Introduction

Some nonfunctional concerns are mainly derived from the properties of the environmental entities, e.g., dependability, adaptivity, security, safety. The environment modeling-based approach is helpful for an analysis of these nonfunctionalities because environment models characterize these properties. This part discusses some environment-related nonfunctionalities and presents approaches to eliciting, modeling, and specifying those nonfunctionalities.
This part includes three chapters, i.e., Chapters 1113. Chapter 11 discusses system dependability. We assume that the dependability issue is derived from the characteristics of the system's interactive environment, including external entities or other systems that will interact with the system. Dependability is an issue because failing to deal appropriately with these external entities may cause negative effects or even disasters. This makes the system undependable.
Next, Chapter 11 introduces an approach to using the environment model as the background to identifying dependability concerns and integrating countermeasures to the threat. Chapter 11 also proposes modeling the dependability requirements as threat controllers. This leads to fine-grained function points to guarantee the system's dependability.
Adaptivity is another important feature in modern software systems, e.g., cyber-physical systems, mobile applications. Like dependability, adaptivity depends on the interactive environment of the system. The system needs to adapt its own behavior, mainly because of the changing environment. Chapter 12 clarifies the relationships among the three most important elements in requirements engineering: the requirements goal model, the interactive environment model, and the system configuration model. It proposes modeling the adaptation logic separately from the application logic. A view-based rule language is advised and defined to specify the adaptation logic. This simplifies the construction of the system model and facilitates the evolution of the model at runtime.

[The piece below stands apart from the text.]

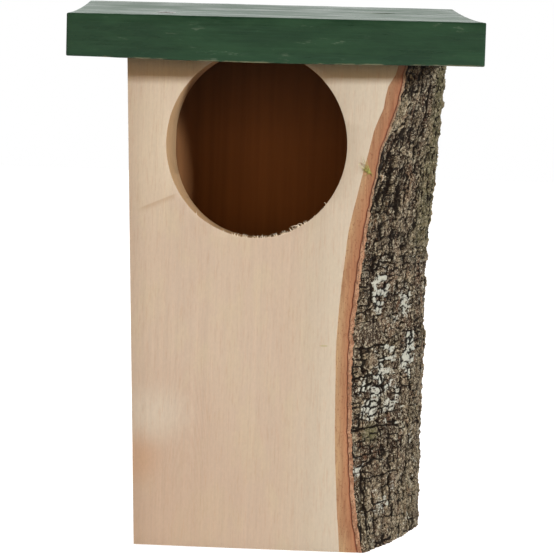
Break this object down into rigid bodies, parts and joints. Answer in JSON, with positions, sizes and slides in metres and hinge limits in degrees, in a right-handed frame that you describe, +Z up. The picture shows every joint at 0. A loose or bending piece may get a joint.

Nonfunctional concerns are not easy to elicit and analyze. Inspired by the Problem Frame approach (Jackson, 2001), Chapter 13 defines a set of nonfunctional requirement patterns in a problem-oriented way. These patterns can be used to capture the nonfunctional aspects and introduce appropriate nonfunctional requirements into the system's functional model. Afterward, extended capabilities corresponding to the original function capabilities will be obtained. During the capability extension, some new environment entities may be further identified or designed. These concerns about patterns can help to derive specifications for the extended capabilities.